Il senso
della caducità in Petrarca
U. BOSCO, Francesco Petrarca,
Laterza 1973, pp. 52-57.
In una lettera
all’amico di giovinezza, divenuto vescovo, Filippo
di Cabassole (Fam. XXIV, 1), Petrarca, ormai vecchio, analizza quel senso della
caducità che gli è stato compagno per tutta la vita.
Dice che, sin
da giovane studente, nei classici notava (e sottolineava: lo attestano i suoi
vecchi libri), più che le questioni grammaticali, l’espressione di un’angoscia
per la vita che fugge (in Orazio, Seneca, Cicerone). E
questa è una dolorosa verità esistenziale che poi ha sperimentato in tutta la
vita.
Si tratta
quindi di un sentimento congenito allo spirito di Petrarca, senz’altro anteriore
all’esperienza dell’amore; tale
esperienza diverrà centrale perchè in essa si verifica, paradigmaticamente,
l’angoscia dell’esistere: Laura
è la bellezza e la giovinezza; la visione di lei è fissata in questi termini
(anche nel ricordo), quasi a volere esorcizzare la dimensione del tempo che
tutto trasforma (ma invano: la bella immagine è sempre contemplata con la paura
che essa si dilegui[1]).
Da questo
punto di vista può essere spiegata anche quell’aspirazione, quasi maniacale,
alla gloria, che ossessiona
Petrarca per tutta la vita: è un altro modo per cercare di sfuggire alla paura
della morte; la gloria garantisce una “durata” oltre la brevità della vita.
Ma,
soprattutto, anche la meditazione
religiosa (lo arguiamo dalla Familiare)
è posteriore a quel sentimento “costituzionale”: è l’approdo necessario per chi
vuole sfuggire al tempo, al divenire, alla morte (né l’amore, né la gloria
servono a ciò); quella dell’altra vita è la dimensione dove il presente è
sempre soddisfacente (così nella Senile III, 9: “O lieta e sempre
uguale vita celeste, che non conosce nè passato nè futuro: tutto è presente...

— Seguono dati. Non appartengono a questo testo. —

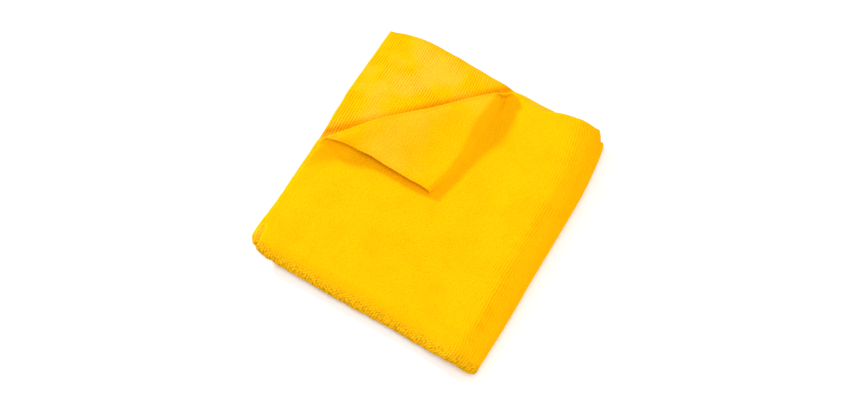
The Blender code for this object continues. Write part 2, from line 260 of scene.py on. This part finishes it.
# colours of the yarn and nap
YELLOW = (0.965, 0.452, 0.0012, 1.0)
OPEN_LOOP_YELLOW = (0.78, 0.41, 0.007, 1.0)
OPEN_LOOP_SHARE = 0.5
# painted shade behind and on the bend of the turned-back corner, and how much of it shows
BEND_SHADE_ORANGE = (0.58, 0.19, 0.001, 1.0)
BEND_SHADE_SHARE = 0.8
# tints laid over them: (from, to, share there and there, colour)
# painted shade in the valleys between the ribs
RIB_VALLEY_SHADE = (0.25, 1.0, 0.0, 0.65, (0.88, 0.335, 0.001, 1.0))
PATCH_TINT = (0.45, 0.7, 0.0, 0.4, (0.93, 0.395, 0.001, 1.0))
CLOUD_TINT = (0.50, 0.74, 0.0, 0.35, (0.92, 0.385, 0.001, 1.0))
PALE_TINT = (0.42, 0.68, 0.0, 0.42, (0.95, 0.48, 0.055, 1.0))
TUFT_TINT = (0.5, 0.75, 0.0, 0.3, (0.985, 0.50, 0.003, 1.0))
GRAIN_TINT = (0.32, 0.52, 0.3, 0.0, (0.88, 0.35, 0.001, 1.0))
# painted shade in the gaps between the front fold's open loops
LOOP_GAP_SHADE = (-0.2, 0.4, 0.9, 0.0, (0.50, 0.25, 0.004, 1.0))
EDGE_TINT = (1.8 * MM, 4.2 * MM, 0.4, 0.0, (0.88, 0.36, 0.001, 1.0))
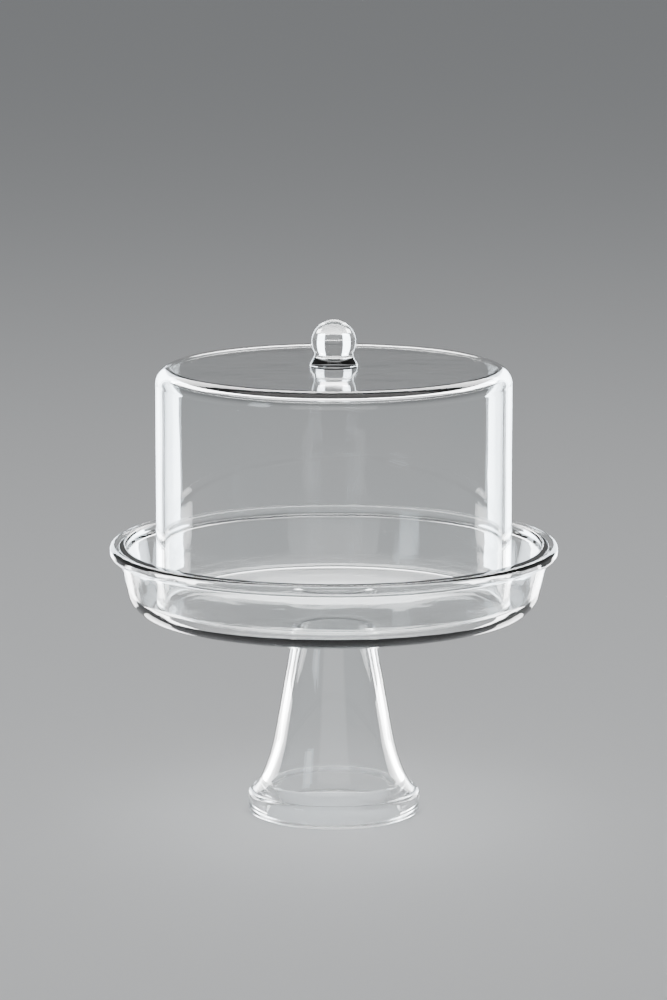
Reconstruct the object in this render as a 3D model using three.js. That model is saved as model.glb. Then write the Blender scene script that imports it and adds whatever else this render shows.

Là ciò che una volta è piaciuto, sempre piace e sempre piacerà, immutabile ed
eterno...”); laddove nella dimensione del tempo “noi odiamo sempre il presente, come odiammo il passato quando era
presente, e odieremo il futuro quando verrà. Solo il ricordo e l’aspettativa
sono dolci...”[2]
(ibidem).
[1]Con
la certezza, anche: si veda il sonetto Erano
i capei d’oro a l’aura sparsi, costruito proprio sull’antitesi fra ricordo
del passato (quando splendeva la bellezza miracolosa - quasi stilnovistica - di
Laura) e consapevolezza del presente (in cui - pur conservandosi l’amore - quella bellezza è irrimediabilmente
sfiorita).
[2]Non
si può non notare come il passo sembri esattamente leopardiano (si pensi alle
riflessioni sulla noia e sul piacere).